## Your goal
Using the data below, return the stretch from the line that contains "for name, piece" through the line that contains "if empty is", both included, exactly as it stands and nothing beyond it.

## Given material
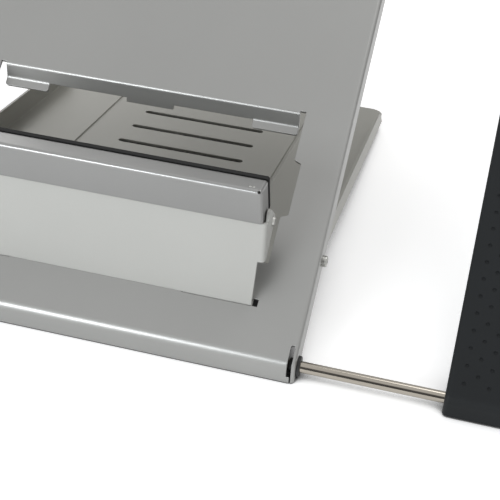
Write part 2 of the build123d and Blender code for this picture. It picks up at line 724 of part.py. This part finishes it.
with BuildPart() as front_rod_guides:
    extrude(side_face(guide_inner, front_web), amount=guide_sheet)
    strip_end = slope_at_y(front_back, panel_sheet)
    extrude(side_face(guide_inner - guide_width, weld_strip(front_rod + bush_barrel, strip_end)),
            amount=guide_width)
    tab_front = front_axis[0] + guide_bush_flange / 2 + foot_tab_gap
    foot_tab = [(tab_front, guide_base), (front_back + guide_tab, guide_base),
                (front_back + guide_tab, guide_base + guide_sheet),
                (tab_front, guide_base + guide_sheet)]
    extrude(side_face(guide_inner - guide_width, foot_tab), amount=guide_width + guide_sheet)
    extrude(ring_face(0, [front_axis], guide_barrel), amount=panel_half, mode=Mode.SUBTRACT)
    mirror(about=Plane.YZ)

front_rod_guides.part.label = "front_rod_guides"
export_step(front_rod_guides.part, "parts/front_rod_guides.step")

with BuildPart() as rear_rod_guides:
    extrude(side_face(guide_inner, rear_web), amount=guide_sheet)
    extrude(side_face(guide_inner - guide_width, weld_strip(rear_rod - guide_fore,
                                                            rear_rod + guide_fore)),
            amount=guide_width)
    extrude(ring_face(0, [rear_axis], guide_barrel), amount=panel_half, mode=Mode.SUBTRACT)
    mirror(about=Plane.YZ)

rear_rod_guides.part.label = "rear_rod_guides"
export_step(rear_rod_guides.part, "parts/rear_rod_guides.step")

with BuildPart() as front_feet:
    foot_centre = (front_back + tab_front + guide_tab) / 2
    with BuildSketch(Plane.XY):
        with Locations(*[(side * (guide_x - guide_width / 2), foot_centre) for side in (-1, 1)]):
            Circle(foot_size / 2)
    extrude(amount=guide_base)

front_feet.part.label = "front_feet"
export_step(front_feet.part, "parts/front_feet.step")


# --- wings: the right-hand pieces, each written out again as its mirror image ---------------
wing_start = panel_half + wing_out
wing_end = wing_start + wing_width
saddle_start = wing_start + wing_sheet + saddle_inset
saddle_end = saddle_start + saddle_length
screw_xs = (saddle_start + saddle_screw_inset, saddle_end - saddle_screw_inset)
screw_slopes = (front_rod + saddle_screw_back, rear_rod - saddle_screw_back)

with BuildPart() as wing_plate:
    extrude(shell_outline(wing_start, wing_skirt, wing_gap), amount=wing_width)
    for x in (wing_start, wing_end):
        fillet(edges().filter_by(GeomType.LINE).sort_by_distance((x, *top_side))[0], side_roll)
    extrude(shell_hollow(wing_start + wing_sheet, wing_skirt, wing_sheet),
            amount=wing_width - 2 * wing_sheet, mode=Mode.SUBTRACT)
    columns = int((wing_width - 2 * dimple_edge) / dimple_column + 0.5) + 1
    rows = int((panel_length - dimple_end_gap - dimple_first) / dimple_pitch) + 1
    places = [(wing_start + dimple_edge + column * dimple_column,
               dimple_first + (row + column % 2 / 2) * dimple_pitch)
              for column in range(columns) for row in range(rows - column % 2)]
    with BuildSketch(slope):
        with Locations(*places):
            Circle(dimple_size / 2)
    extrude(amount=-dimple_depth, mode=Mode.SUBTRACT)
    extrude(ring_face(wing_start - overrun, rod_points, bore), amount=wing_sheet + 2 * overrun,
            mode=Mode.SUBTRACT)
    with BuildSketch(slope.offset(-wing_sheet)):
        with Locations(*[(x, along) for x in screw_xs for along in screw_slopes]):
            Circle(screw_size / 2)
    extrude(amount=screw_bite, mode=Mode.SUBTRACT)

with BuildPart() as wing_saddles:
    for near, far in ((front_rod + saddle_near, front_rod + saddle_far),
                      (rear_rod - saddle_near, rear_rod - saddle_far)):
        block = [on_slope(near, wing_sheet), on_slope(far, wing_sheet), on_slope(far, rod_depth),
                 on_slope(near, rod_depth)]
        extrude(side_face(saddle_start, block), amount=saddle_length)
    extrude(ring_face(saddle_start, rod_points, 2 * saddle_radius), amount=saddle_length)
    extrude(ring_face(saddle_start - overrun, rod_points, rod_size),
            amount=saddle_length + overrun - saddle_wall, mode=Mode.SUBTRACT)
    with BuildSketch(slope.offset(-wing_sheet)):
        with Locations(*[(x, along) for x in screw_xs for along in screw_slopes]):
            Circle(screw_size / 2)
    extrude(amount=-rod_depth, mode=Mode.SUBTRACT)

with BuildPart() as wing_rods:
    stop_start = guide_inner - guide_bush_thick - stop_play - stop_length
    rod_inner_end = stop_start - rod_tail
    extrude(ring_face(rod_inner_end, rod_points, rod_size),
            amount=saddle_end - saddle_wall - rod_inner_end)
    chamfer(edges().filter_by(GeomType.CIRCLE), rod_chamfer)

with BuildPart() as rod_stops:
    extrude(ring_face(stop_start, rod_points, stop_size, rod_size), amount=stop_length)

with BuildPart() as saddle_screws:
    with BuildSketch(slope.offset(screw_bite - wing_sheet)):
        with Locations(*[(x, along) for x in screw_xs for along in screw_slopes]):
            Circle(screw_size / 2)
    extrude(amount=wing_sheet - screw_bite - rod_depth)
    with BuildSketch(slope.offset(-rod_depth)):
        with Locations(*[(x, along) for x in screw_xs for along in screw_slopes]):
            Circle(screw_head / 2)
    extrude(amount=-screw_head_height, taper=screw_taper)

wing_pieces = {"wing_plate": wing_plate, "wing_saddles": wing_saddles, "wing_rods": wing_rods,
               "rod_stops": rod_stops, "saddle_screws": saddle_screws}
for name, piece in wing_pieces.items():
    piece.part.label = f"right_{name}"
    export_step(piece.part, f"parts/right_{name}.step")
    left_piece = mirror(piece.part, about=Plane.YZ)
    left_piece.label = f"left_{name}"
    export_step(left_piece, f"parts/left_{name}.step")
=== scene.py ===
"""A folding laptop stand of grey sheet metal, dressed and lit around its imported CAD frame."""
import json

import bmesh
import bpy
from mathutils import Matrix, Vector


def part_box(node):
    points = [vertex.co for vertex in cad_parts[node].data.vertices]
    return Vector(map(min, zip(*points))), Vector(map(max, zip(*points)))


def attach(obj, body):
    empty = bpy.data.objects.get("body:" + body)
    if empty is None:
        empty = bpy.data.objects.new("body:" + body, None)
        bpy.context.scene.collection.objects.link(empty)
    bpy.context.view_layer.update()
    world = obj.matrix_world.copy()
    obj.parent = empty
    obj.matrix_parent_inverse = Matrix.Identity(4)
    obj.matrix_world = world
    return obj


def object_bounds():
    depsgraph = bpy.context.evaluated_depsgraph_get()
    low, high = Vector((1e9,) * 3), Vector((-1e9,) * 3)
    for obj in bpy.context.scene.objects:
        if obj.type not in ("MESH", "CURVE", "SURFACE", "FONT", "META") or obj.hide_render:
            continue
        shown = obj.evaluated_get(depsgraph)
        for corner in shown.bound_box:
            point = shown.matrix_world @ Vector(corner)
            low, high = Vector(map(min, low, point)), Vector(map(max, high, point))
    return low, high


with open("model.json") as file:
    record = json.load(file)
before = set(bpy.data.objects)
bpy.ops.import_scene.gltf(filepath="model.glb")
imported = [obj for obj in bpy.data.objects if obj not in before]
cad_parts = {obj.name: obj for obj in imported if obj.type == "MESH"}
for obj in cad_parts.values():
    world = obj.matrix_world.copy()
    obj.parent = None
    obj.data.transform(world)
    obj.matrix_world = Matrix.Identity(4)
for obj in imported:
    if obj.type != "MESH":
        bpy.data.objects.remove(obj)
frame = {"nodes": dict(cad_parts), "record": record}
cad_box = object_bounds()
nodes = frame["nodes"]
MM = 0.001
WHITE = (1, 1, 1)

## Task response
for name, piece in wing_pieces.items():
    piece.part.label = f"right_{name}"
    export_step(piece.part, f"parts/right_{name}.step")
    left_piece = mirror(piece.part, about=Plane.YZ)
    left_piece.label = f"left_{name}"
    export_step(left_piece, f"parts/left_{name}.step")
=== scene.py ===
"""A folding laptop stand of grey sheet metal, dressed and lit around its imported CAD frame."""
import json

import bmesh
import bpy
from mathutils import Matrix, Vector


def part_box(node):
    points = [vertex.co for vertex in cad_parts[node].data.vertices]
    return Vector(map(min, zip(*points))), Vector(map(max, zip(*points)))


def attach(obj, body):
    empty = bpy.data.objects.get("body:" + body)
    if empty is None:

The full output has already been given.